La Chambre régionale des comptes étrille la gestion de l'aéroport de Tours

La Chambre régionale des comptes du Centre-Val de Loire a critiqué jeudi la gestion dispendieuse de l'aéroport de Tours par les collectivités locales, pointant des retombées économiques "modestes" et une "délégation de service public déséquilibrée au profit" de la société exploitante Edeis.

Dans un rapport, la Chambre pointe les défauts de gestion du Syndicat mixte pour l'aménagement et le développement de l'aéroport (Smadait), émanation de Tours Métropole, de la région Centre-Val de Loire et du département d'Indre-et-Loire.

Le Smadait a "versé au-delà de ses obligations contractuelles 2,087 millions d'euros à son délégataire sans aucune contrepartie et permettant même à ce dernier de distribuer des dividendes alors que l'exploitation réelle est déficitaire", relève-t-elle.

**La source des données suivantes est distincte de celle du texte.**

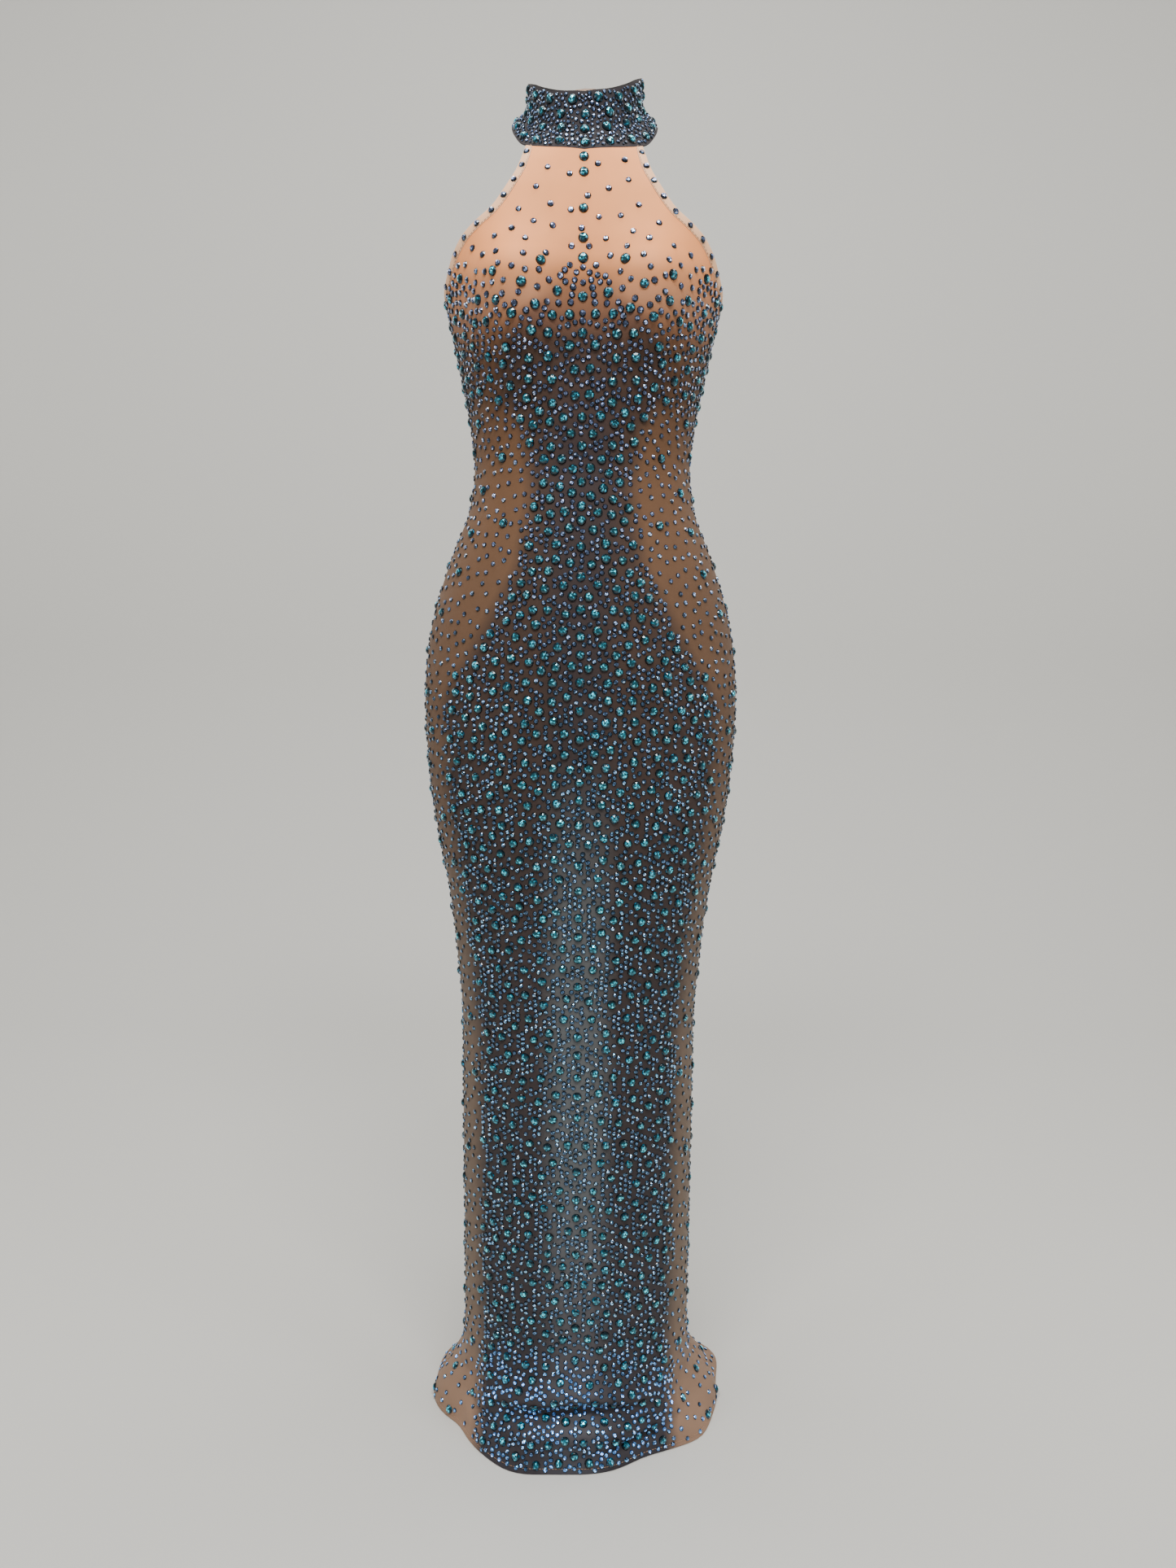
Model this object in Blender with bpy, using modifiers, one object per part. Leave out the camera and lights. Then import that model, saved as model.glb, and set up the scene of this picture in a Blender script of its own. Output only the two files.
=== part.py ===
"""A floor-length halter evening gown in stretch mesh, with a stand collar and a centre back zip.

Metres, +Z up. The front of the gown faces -Y and the origin is the centre of the neck.
Heights in the tables are above the floor that the hem reaches. A turn is the angle round
the gown: 0 at the centre front, 90 degrees at the left side seam (+X), 180 at the centre back.
"""

import math
from collections import namedtuple

import bmesh
import bpy
import numpy as np
from mathutils import Matrix, Vector

# Driving sizes
NECK_HEIGHT = 1.405
SEAM_GAP = 0.0003
PANEL_THICKNESS = 0.0015
COLLAR_THICKNESS = 0.0020
BINDING_THICKNESS = 0.0021
BINDING_WIDTH = 0.009
BINDING_PROUD = 0.0003
BUST_POINT = 0.078
CUP_RADIUS = 0.046
CUP_SIDE_FADE = 4
COLLAR_LEAN = 0.003

# How finely the panels are divided
FRONT_COLUMNS = 22
BACK_COLUMNS = FRONT_COLUMNS // 2
COLLAR_COLUMNS = 44
COLLAR_ROWS = 5
HALTER_ROWS = 13
TORSO_ROWS = 15
TORSO_ROWS_CROWD = 1.25
SKIRT_ROWS = 8
HEM_ROWS = 18
CURVE_SAMPLES = 160
SMALL_STEP = 0.0005
WELD_DISTANCE = 1e-6

# Where the parts of a panel meet, as heights
NECK_SEAM_HEIGHT = 1.380
SKIRT_TOP_HEIGHT = 0.700
HEM_TOP_HEIGHT = 0.120
NECK_SHAPE_FADES_OVER = 0.110

# The centre back zip
ZIP_BOTTOM_HEIGHT = 0.930
ZIP_HALF_OPENING = 0.0035
TAPE_HALF_WIDTH = 0.011
TAPE_THICKNESS = 0.0012
TAPE_COLUMNS = 4
SLIDER_SHARE = 0.84
SLIDER_SIZE = (0.0062, 0.0026, 0.0085)
SLIDER_BEVEL = 0.0005
BRIDGE_WIDTH = 0.0016
BRIDGE_HEIGHT = 0.0025
BRIDGE_HALF_LENGTH = 0.0027
BRIDGE_BAR = 0.0009
TAB_THICKNESS = 0.0009
TAB_HALF_WIDTH = 0.0021
TAB_WINDOW_HALF_WIDTH = 0.0011
TAB_WINDOW_LENGTH = 0.0046
TAB_LENGTH = 0.0150
TAB_END_POINTS = 9

ACROSS = Vector((1, 0, 0))
BACK = Vector((0, 1, 0))
UP = Vector((0, 0, 1))

Section = namedtuple("Section", "height half_width front back squareness cup")
SECTIONS = (
    Section(0.000, 0.170, 0.146, 0.106, 2.05, 0.000),
    Section(0.023, 0.163, 0.137, 0.104, 2.1, 0.000),
    Section(0.038, 0.151, 0.130, 0.102, 2.2, 0.000),
    Section(0.055, 0.140, 0.121, 0.099, 2.3, 0.000),
    Section(0.085, 0.135, 0.111, 0.096, 2.4, 0.000),
    Section(0.130, 0.134, 0.104, 0.094, 2.4, 0.000),
    Section(0.220, 0.1335, 0.100, 0.094, 2.4, 0.000),
    Section(0.350, 0.1335, 0.098, 0.097, 2.4, 0.000),
    Section(0.480, 0.1325, 0.101, 0.099, 2.4, 0.000),
    Section(0.560, 0.1380, 0.104, 0.101, 2.35, 0.000),
    Section(0.635, 0.1460, 0.107, 0.105, 2.3, 0.000),
    Section(0.710, 0.1595, 0.110, 0.112, 2.25, 0.000),
    Section(0.785, 0.1680, 0.111, 0.121, 2.2, 0.000),
    Section(0.850, 0.1702, 0.110, 0.126, 2.2, 0.000),
    Section(0.910, 0.1645, 0.108, 0.121, 2.2, 0.000),
    Section(0.960, 0.1525, 0.105, 0.110, 2.2, 0.000),
    Section(1.010, 0.1345, 0.099, 0.095, 2.2, 0.000),
    Section(1.050, 0.1190, 0.094, 0.085, 2.2, 0.000),
    Section(1.090, 0.1138, 0.089, 0.080, 2.2, 0.000),
    Section(1.130, 0.1170, 0.089, 0.083, 2.2, 0.003),
    Section(1.180, 0.1262, 0.092, 0.091, 2.2, 0.014),
    Section(1.225, 0.1355, 0.095, 0.100, 2.2, 0.029),
    Section(1.262, 0.1435, 0.095, 0.105, 2.2, 0.028),
    Section(1.290, 0.1500, 0.092, 0.105, 2.2, 0.018),
    Section(1.315, 0.1540, 0.088, 0.101, 2.2, 0.008),
    Section(1.340, 0.1450, 0.083, 0.095, 2.2, 0.002),
    Section(1.362, 0.1090, 0.077, 0.084, 2.1, 0.000),
    Section(1.380, 0.0740, 0.072, 0.067, 2.0, 0.000),
)

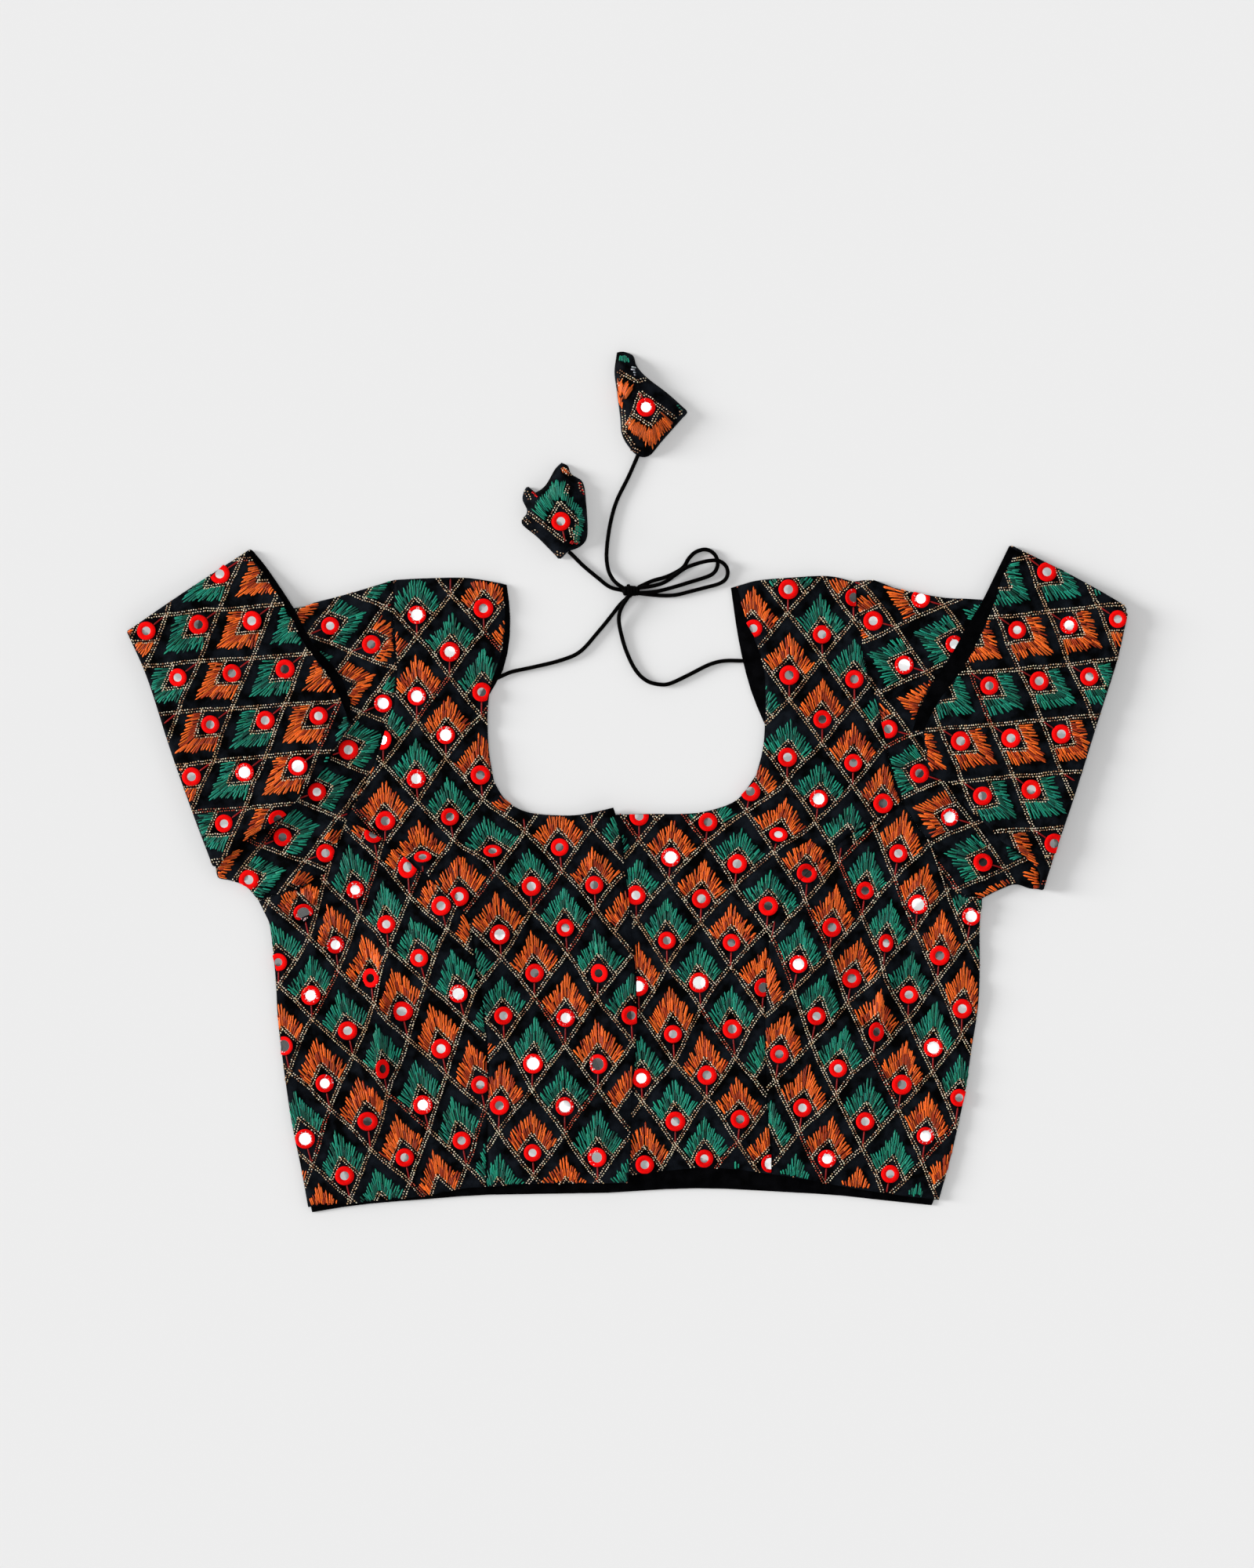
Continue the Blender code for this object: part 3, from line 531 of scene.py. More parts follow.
def turned_in(distance):
    """How far cloth drops towards a seam or a turned edge, at a distance from it."""
    return SEAM_DEPTH * math.exp(-((distance / SEAM_WIDTH) ** 2))


def cloth_piece(node, bm, materials):
    """A cloth mesh in place of its node, and the tree that finds its right side from above."""
    bmesh.ops.recalc_face_normals(bm, faces=bm.faces)
    mesh = bpy.data.meshes.new(f"{node}_satin")
    bm.to_mesh(mesh)
    hidden = [face for face in bm.faces if face.material_index == 1]
    bmesh.ops.delete(bm, geom=hidden, context="FACES")
    surface = BVHTree.FromBMesh(bm)
    bm.free()
    mesh.shade_smooth()
    mesh.set_sharp_from_angle(angle=math.radians(60))
    for material in materials:
        mesh.materials.append(material)
    piece = bpy.data.objects.new(f"{node}_satin", mesh)
    return hand_over(piece, "embroidered_satin", node), surface


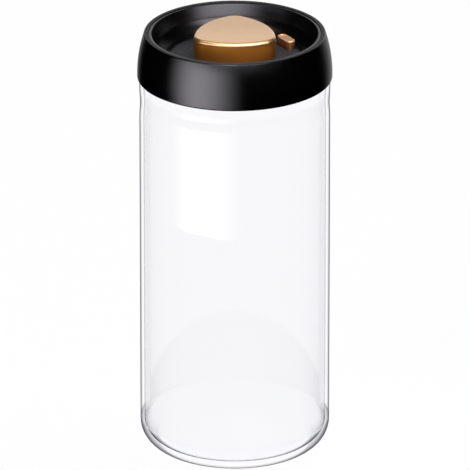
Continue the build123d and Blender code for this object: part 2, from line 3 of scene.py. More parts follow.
import bmesh
import bpy
from bpy.props import FloatProperty, FloatVectorProperty, IntProperty, PointerProperty
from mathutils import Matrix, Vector


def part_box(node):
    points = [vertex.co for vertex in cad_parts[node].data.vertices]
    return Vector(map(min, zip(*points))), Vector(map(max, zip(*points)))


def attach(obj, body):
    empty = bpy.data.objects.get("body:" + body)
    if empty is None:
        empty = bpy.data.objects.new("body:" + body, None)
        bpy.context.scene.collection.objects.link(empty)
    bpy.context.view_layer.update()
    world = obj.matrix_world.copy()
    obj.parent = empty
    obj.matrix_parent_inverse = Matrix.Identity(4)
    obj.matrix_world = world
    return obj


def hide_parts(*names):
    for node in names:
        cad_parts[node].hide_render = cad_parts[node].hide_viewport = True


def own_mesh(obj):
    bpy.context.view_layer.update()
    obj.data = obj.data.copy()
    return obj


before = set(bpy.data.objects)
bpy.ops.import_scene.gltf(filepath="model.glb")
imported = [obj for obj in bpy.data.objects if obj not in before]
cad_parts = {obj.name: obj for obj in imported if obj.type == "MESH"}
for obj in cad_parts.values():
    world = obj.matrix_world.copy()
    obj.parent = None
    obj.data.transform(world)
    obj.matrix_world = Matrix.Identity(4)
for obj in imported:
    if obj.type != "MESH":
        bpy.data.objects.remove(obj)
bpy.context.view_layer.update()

bl_info = {
    "name": "Pump Lid Canister",
    "version": (1, 0, 0),
    "blender": (4, 5, 0),
    "location": "3D View > Sidebar > Canister",
    "description": "Dresses a tall glass storage canister whose lid holds a hand pump and an air release",
    "category": "Object",
}

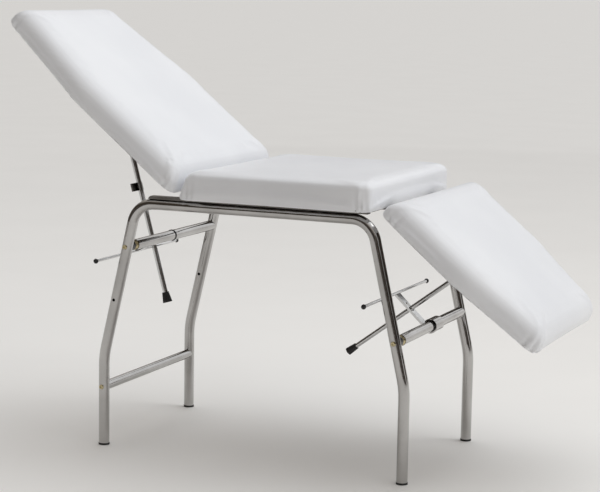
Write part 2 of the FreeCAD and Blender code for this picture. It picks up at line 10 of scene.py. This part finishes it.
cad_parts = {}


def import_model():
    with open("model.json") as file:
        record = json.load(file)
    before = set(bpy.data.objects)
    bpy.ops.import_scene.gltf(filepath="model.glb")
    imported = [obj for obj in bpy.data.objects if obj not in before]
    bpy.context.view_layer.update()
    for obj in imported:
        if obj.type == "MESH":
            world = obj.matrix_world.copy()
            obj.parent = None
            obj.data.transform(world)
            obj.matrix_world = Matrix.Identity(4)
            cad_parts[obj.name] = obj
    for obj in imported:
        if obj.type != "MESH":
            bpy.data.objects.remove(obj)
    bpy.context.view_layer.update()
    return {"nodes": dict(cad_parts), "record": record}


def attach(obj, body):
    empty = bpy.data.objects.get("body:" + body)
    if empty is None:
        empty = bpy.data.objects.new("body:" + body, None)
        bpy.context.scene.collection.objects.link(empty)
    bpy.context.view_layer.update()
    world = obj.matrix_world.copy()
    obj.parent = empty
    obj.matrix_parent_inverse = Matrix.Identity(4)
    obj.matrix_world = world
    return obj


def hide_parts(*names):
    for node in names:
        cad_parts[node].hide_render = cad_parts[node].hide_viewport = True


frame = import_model()

# Sizes in metres, in the row frame. FRAME_MID is the middle of the tube frame.
FRAME_MID = -0.0270
AXIS_HEIGHT = 0.6645
AXIS_DROP = 0.0065
SEAT_UNDERSIDE = AXIS_HEIGHT + AXIS_DROP
BACK_AXIS = FRAME_MID - 0.1889
LEG_AXIS = FRAME_MID + 0.365
BACK_TILT = 38.8
LEG_TILT = 40.1
HALF_WIDTH = 0.300
RIM_HEIGHT = -0.0006
BOARD_RECESS = 0.0025
RIM_WIDTH = 0.035
RECESS_INSET = 0.045
SIDE_START = 0.005
TUCK = 0.0022
SIDE_RINGS = 6

# How finely the pads are meshed, and how deep the ring of faces round their flat middle goes
SIDE_STEP = 0.010
ARC_STEPS = 14
CORE_DEPTH = 0.090
TOP_RINGS = 16
CORE_END = 0.02
EDGE_CROWN = 0.35
LEAN_REACH = 0.075
ROUND_RINGS = 18


# ---------------------------------------------------------------- pad forms

def rounded_outline(corners, radii):
    """Points round a convex outline, counter-clockwise, with an arc at every corner."""
    points = []
    count = len(corners)
    for index, corner in enumerate(corners):
        corner = Vector(corner)
        before = (Vector(corners[index - 1]) - corner).normalized()
        after = (Vector(corners[(index + 1) % count]) - corner).normalized()
        half = before.angle(after) / 2
        reach = radii[index] / math.tan(half)
        middle = corner + (before + after).normalized() * radii[index] / math.sin(half)
        start = corner + before * reach - middle
        sweep = math.pi - 2 * half
        for step in range(ARC_STEPS + 1):
            turn = Matrix.Rotation(sweep * step / ARC_STEPS, 2)
            points.append(middle + turn @ start)
    dense = []
    for index, point in enumerate(points):
        following = points[(index + 1) % len(points)]
        pieces = max(1, round((following - point).length / SIDE_STEP))
        for piece in range(pieces):
            share = piece / pieces
            pull = math.sin(math.pi * share) ** 2 if pieces > 4 else 0.0
            dense.append((*point.lerp(following, share), pull))
    return np.array(dense)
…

"Le haut niveau de subventionnement de l'aéroport assure une rentabilité particulièrement forte au délégataire", le groupe Edeis, premier gestionnaire d'aéroports régionaux en France, insistent les magistrats, selon lesquels "les résultats nets, positifs et croissants, des exercices 2014 à 2018 ont été distribués intégralement sous forme de dividendes".

"De 2011 à 2019, le trafic passager accueilli par l'aéroport de Tours-Val de Loire a enregistré une croissance de 63%, fondée quasi-exclusivement sur le trafic à bas coût qui représente 95,6% de l'activité", écrit aussi la Chambre qui évoque un développement réalisé "au prix d'un subventionnement public massif de compagnies aériennes".

"Ce soutien financier apparaît avoir bénéficié exclusivement à la compagnie aérienne Ryanair qui réalise la quasi- totalité du trafic passager au départ et à l'arrivée de la plateforme de Tours", précise la Chambre.

Les contributions au développement du trafic passagers ont atteint 15,2 millions d'euros de 2014 à 2019. Or, "les retombées économiques directes et indirectes, difficilement évaluables, apparaissent modestes au regard des moyens investis et des résultats d'aéroports comparables", pointe la Chambre.

-"Un tableau clinique implacable"-

L'aéroport est en outre confronté au départ de l'armée de l'Air et de l'Espace, qui assumait une partie des frais de fonctionnement, et aux "transformations actuelles du transport aérien liées à la pandémie de Covid-19 et aux enjeux environnementaux". De quoi "fragiliser la pérennité du modèle de développement actuel".

Le rapport dresse "un tableau clinique implacable", a réagi la mairie (EELV) de Tours décrivant "une structure gourmande en deniers publics mais sans réel pilotage politique, et dont les orientations stratégiques se font hors du sol et du temps, sans prise en compte conséquente des besoins du territoire et du contexte global de crise de l'aérien".

La ville appelle à de "nécessaires mutations du site", avec notamment la création d'un "pôle d'innovation régional en faveur des énergies renouvelables et de l'économie zéro carbone".

A l"inverse, le groupe Edeis s'est dit "fier de son bilan de gestion", estimant "avoir rempli les missions qui lui ont été confiées", notamment "une augmentation du trafic aérien au-delà (des) engagements contractuels" et un "développement des missions aéronautiques de service public".

La société a précisé avoir "hérité" du contrat, signé avec SNC Lavallin, racheté par Edeis. "Depuis lors, un travail commun entre le syndicat mixte et Edeis a permis un rééquilibrage de ce contrat au profit de la collectivité", a-t-elle insisté.